不等齐太医说完,年氏已反对道:“王府离宫中颇有些距离,这一来一要回耽搁许多时间,万一妹妹这里再出状况该如何是好?何况齐太医是太医院院正,如果连你都用不了药,其他太医纵使来了又能有什么办法?”她自然不会是真心替凌若着想,心里更巴不得凌若这胎生不下来,母子难产俱亡才好。
既然这催产药,齐太医用着没把握,那就最好,否则让其他太医来一道斟酌用药,万一当真将钮祜禄氏救回来,岂非给自己添堵。
与年氏一个想法的人不在少数,那拉氏就是其中之一,只见她附声道:“王爷,年妹妹此言不无道理,救人如救火,耽搁不得啊!”
不待胤禛出声,齐太医已然苦笑道:“只怕还真得入宫一趟才行。

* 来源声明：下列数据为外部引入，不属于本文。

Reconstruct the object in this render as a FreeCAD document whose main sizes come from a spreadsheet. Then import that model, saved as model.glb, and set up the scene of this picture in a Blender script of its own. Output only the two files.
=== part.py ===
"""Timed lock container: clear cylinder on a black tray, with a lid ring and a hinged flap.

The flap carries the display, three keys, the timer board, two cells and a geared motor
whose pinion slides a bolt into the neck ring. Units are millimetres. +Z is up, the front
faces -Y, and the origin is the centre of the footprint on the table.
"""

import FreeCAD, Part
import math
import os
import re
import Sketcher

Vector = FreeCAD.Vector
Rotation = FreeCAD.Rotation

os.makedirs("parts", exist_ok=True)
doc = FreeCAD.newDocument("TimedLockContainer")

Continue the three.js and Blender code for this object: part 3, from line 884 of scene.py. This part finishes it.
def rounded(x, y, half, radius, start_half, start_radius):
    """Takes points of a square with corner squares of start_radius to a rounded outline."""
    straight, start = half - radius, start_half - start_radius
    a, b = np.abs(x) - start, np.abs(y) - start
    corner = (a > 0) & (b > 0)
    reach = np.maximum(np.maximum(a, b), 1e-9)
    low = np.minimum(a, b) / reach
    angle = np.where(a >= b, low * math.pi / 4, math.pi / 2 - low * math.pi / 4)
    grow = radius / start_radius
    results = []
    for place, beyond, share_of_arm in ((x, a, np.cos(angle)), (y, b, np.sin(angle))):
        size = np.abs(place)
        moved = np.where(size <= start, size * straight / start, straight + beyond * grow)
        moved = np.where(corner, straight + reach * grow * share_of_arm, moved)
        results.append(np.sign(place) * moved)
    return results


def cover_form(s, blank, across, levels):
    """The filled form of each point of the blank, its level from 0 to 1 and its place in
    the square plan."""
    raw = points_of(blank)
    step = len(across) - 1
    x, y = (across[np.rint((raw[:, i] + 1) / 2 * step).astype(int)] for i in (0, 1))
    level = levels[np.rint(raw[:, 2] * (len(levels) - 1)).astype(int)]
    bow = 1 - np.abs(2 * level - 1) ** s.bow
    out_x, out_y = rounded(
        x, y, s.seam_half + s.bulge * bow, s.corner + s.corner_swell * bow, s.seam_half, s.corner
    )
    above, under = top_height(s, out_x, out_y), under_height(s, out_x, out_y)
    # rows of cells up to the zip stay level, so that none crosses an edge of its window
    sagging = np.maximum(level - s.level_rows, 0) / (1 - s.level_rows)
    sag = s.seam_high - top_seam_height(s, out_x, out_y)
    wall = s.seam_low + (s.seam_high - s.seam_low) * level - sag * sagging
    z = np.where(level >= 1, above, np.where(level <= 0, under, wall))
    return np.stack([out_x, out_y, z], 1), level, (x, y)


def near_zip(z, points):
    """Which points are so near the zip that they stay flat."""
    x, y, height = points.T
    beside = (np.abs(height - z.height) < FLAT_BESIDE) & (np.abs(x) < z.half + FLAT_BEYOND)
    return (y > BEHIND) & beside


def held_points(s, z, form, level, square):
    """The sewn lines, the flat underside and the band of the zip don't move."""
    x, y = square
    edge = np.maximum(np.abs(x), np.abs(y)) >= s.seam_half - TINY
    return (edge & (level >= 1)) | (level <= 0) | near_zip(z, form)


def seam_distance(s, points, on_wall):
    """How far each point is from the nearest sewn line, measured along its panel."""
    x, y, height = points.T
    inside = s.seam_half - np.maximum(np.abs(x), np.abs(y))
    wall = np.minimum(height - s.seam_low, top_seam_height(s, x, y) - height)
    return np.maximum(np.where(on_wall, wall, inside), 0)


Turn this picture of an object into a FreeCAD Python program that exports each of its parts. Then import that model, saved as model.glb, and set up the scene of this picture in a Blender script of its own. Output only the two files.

”
“这是为何?”那拉氏蹙眉问道,同样疑惑的还有胤禛等人。
“微臣所拟的催产药中有一味药,因平常甚少有人使用,所以寻常药铺是不进的,据微臣所知,只得御药房才有。”
“既然如此,齐太医速将所需的药材写在纸中,我这就让周庸入宫一趟。”胤禛阻止那拉氏等人再说什么,当机立断地让齐太医将所有药材一并写出,然后着周庸持他令牌入宫,除却药材外,凡今日在太医院当值的太医都给请过来,一道斟酌用药。
看到胤禛对凌若及孩子这般上心,宋氏心里吃味不已,小声对旁边的戴佳氏道:“不过是一名庶福晋罢了,用得着这么劳师动重吗?”
“不管怎么说,她怀的都是王爷骨肉,王爷着紧一些也是正常的,倒是妹妹这话若是王爷听到了,可是不好。”戴佳氏常年吃斋念佛,对凌若倒是没什么的敌意。
宋氏轻哼一声,对她的话不以为然,但到底是闭上了嘴,她妒嫉凌若,却更怕惹怒胤禛。
且说周庸在拿了齐太医刚写的方子后,立刻骑马往紫禁城方向赶,有胤禛令牌在,宫门守卫稍加验看后便放他入内。
太医院中,杨太医与刚因救治时疫有功刚刚被升为从五品左院判的容远都在,听周庸说完后,两人不敢怠慢,立刻背上药箱随取了药来的周庸一道出宫。